DISCUSSION QUESTIONS
1. Sister Joan writes that the loss of music in her early years seemed unbearable. But that particular loss led her to the gift of writing. She asks: “Was music, then, really a loss or not? Or was the loss of music what really moved me to where I was actually meant to be?” Have you had a similar experience in your life? Explain.
2. Which daily quote in The Monastic Way is most meaningful to you? Why? Do you agree with it? Disagree? Did it inspire you? Challenge you? Raise questions for you?
3. After reading The Monastic Way write one question that you would like to ask the author about this month’s topic.
4. Joan Chittister uses other literature to reinforce and expand her writing. Find another quote, poem, story, song, art piece, novel that echoes the theme of this month’s Monastic Way.
5. “Be faithful to the song within you,” Sister Joan writes. What is the song within you? You might try describing that song through a poem, lyrics, a painting, some form of creative expression.

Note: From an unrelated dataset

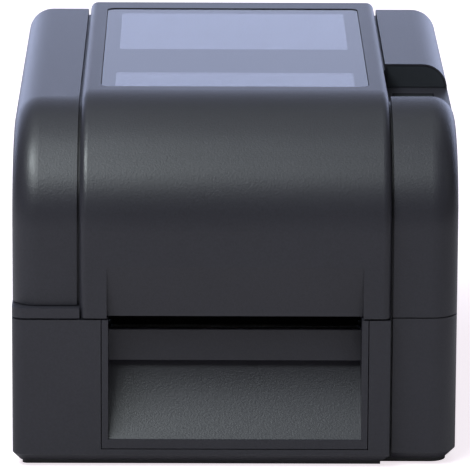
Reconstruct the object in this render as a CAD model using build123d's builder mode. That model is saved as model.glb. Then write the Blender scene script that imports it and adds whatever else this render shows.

Or, you might choose a favorite poem, a song, a painting, that best captures the song that is within you.
JOURNAL PROMPTS
Prompt 1: Here are a few statements from this month’s Monastic Way. Choose one that is most helpful to you and journal with it.
• To complete the song of our lives, we must be willing to sing it always and to the end.
• We are not meant to spend our lives playing only in empty rooms. We are put here to help others make their lives beautiful, too.
• Down deep everybody wants to do some big thing in life. Few ever really get to do what they most want to do. But so what? It’s the wanting that makes life, life.
Prompt 2: Spend a few minutes with this photograph and journal about its relationship to this month’s Monastic Way. You can do that with prose or a poem or a song or....
SCRIPTURE ECHO
“Whatever you do, do all for the glory of God.”
- 1 Corinthians 10:31
Have the big decisions that you’ve made in life had anything to do with your spiritual life? What has been your reason for doing what you have done?
PRAYER
The prayer preceding all prayers is, “May it be the real I who speaks. May it be the real Thou that I speak to.”